Al llegar Judy del trabajo, le informé de mi decisión. No le sentó bien la noticia. En California con nuestra hijita, éramos felices. Gladys, mi encantadora y agradable suegra, Colonense también, en ese tiempo vivía en San Francisco. Nos agradaba mucho la región de California en que vivíamos, en particular el clima singular del área y el ambiente sociopolítico liberal que prevalecía en el Bay Area. Era un marcado contraste con la gran mayoría de población de derecha del estado de Texas. 

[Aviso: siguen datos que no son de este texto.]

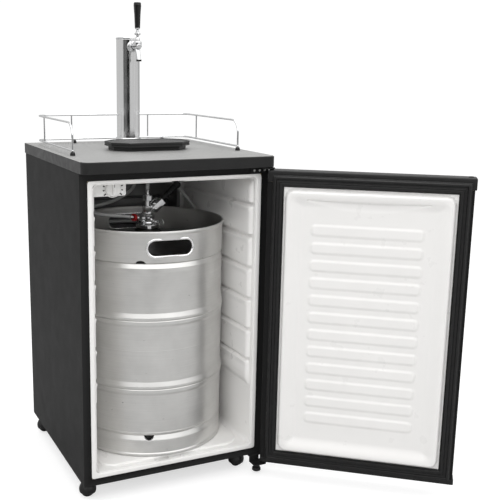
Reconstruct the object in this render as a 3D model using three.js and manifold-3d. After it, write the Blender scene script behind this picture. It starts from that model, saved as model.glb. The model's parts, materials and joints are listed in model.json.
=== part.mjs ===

            Cuando llegamos a San Francisco, yo tenía inclinaciones ideológicas  conservadoras, como en cuestiones de la guerra de Vietnam, por ejemplo. Pero, atento a la lógica de las opiniones que eran debatidas entre el estudiantado universitario sobre las protestas a favor o en contra de la guerra de Vietnam y de los derechos civiles, y otros asuntos de derechos democráticos, tuve un abrir de mente donde pude comprender lo que antes no me era tan evidente. 

            Mi inclinación ideológica giró entonces hacia el terreno progresista de centro izquierda, y felizmente dejé atrás la angostura intelectual del derechismo.

 

Con Judy encinta, nos habíamos trasladado un poco al sur, al otro lado de la bahía, a la ciudad de Hayward, donde ingresé en el college del sistema universitario del estado de  California. Judy consiguió empleo allí mismo, en el departamento de Lenguas Extranjeras, con sede en el edificio de Música.

            Pianista excelente, con talento de puro oído, Judy se sentía a gusto en su lugar de trabajo. El ambiente universitario le encantaba, lo que le hacía fácil compaginar con la gente en general que frecuentaba el edificio donde ella laboraba. Habíamos acordado que ella trabajaría para que yo pudiera concentrarme en mis estudios y graduarme lo antes posible como profesional en cómo administrar empresas. Habíamos acordado, que después le tocaría a ella su turno para darse, con mi labor, la educación académica que ella deseaba.

            Aun con los dos tan jóvenes, y Charissa recién nacida, pudimos mantenernos independiente de nuestros padres, sin depender de subsidio económico de su parte. También estábamos libre de estorbo alguno de las exigencias sociales y culturales de nuestro pueblo natal, que por sus estrechas costumbres y tradicionalismos, de seguro sentiríamos obligación de representar. 

            Pero yo sentí que me era necesario responder al llamado urgente de mi hermano a que metiera el hombro con él para poder asegurarles el futuro a nuestras familias.. 

            A fin de mejor servir su empeño, necesitaría de mis recién adquiridos conocimientos universitarios y otros importantes que me faltaban. Equipado con esos cursos no tenia duda alguna en saber como corresponderle con la experticia necesaria. 

            Desde niño me identificaba con los protagonistas de las causas heroicas en los cuentos de libros y películas. Me inspiraba la nobleza que los motivaba a actuar con su calibre de heroísmo. El sacrificio es causa noble para el héroe, como lo es el deber. Con todo y lo adulto que me sentía a mis recién cumplidos 20, todavía era inspirado por esos idealismos. Ante todo, yo sentía que tenía que responder a la nobleza de nuestra causa y servirla, cumpliendo con el llamado del deber.  Regresaría a Panamá antes de lo esperado, para acudir al llamado armado de sacrificio y entrega. 

            Para equiparme de créditos académicos que me faltaban en materia de manejo de empresa, me propuse completar un par de trimestres más en la universidad. Así tomaría cuanto curso pudiera en administración de empresas, dejando de lado las materias no afines…y también el gran propósito de terminar la educación universitaria con diploma en mano. Contaría, al menos, con dos términos más de intenso aprendizaje centrado en el tema empresarial. Esa era la estrategia que mejor serviría a la causa a que había sido llamado aportar.

            Lo que nos esperaba en Colón, y los hirvientes sucesos políticos que se darían en el país pronto después de nuestra llegada, sirvieron de semillero para las circunstancias que me indujeron a volver a producir arte, algo que no había hecho en años.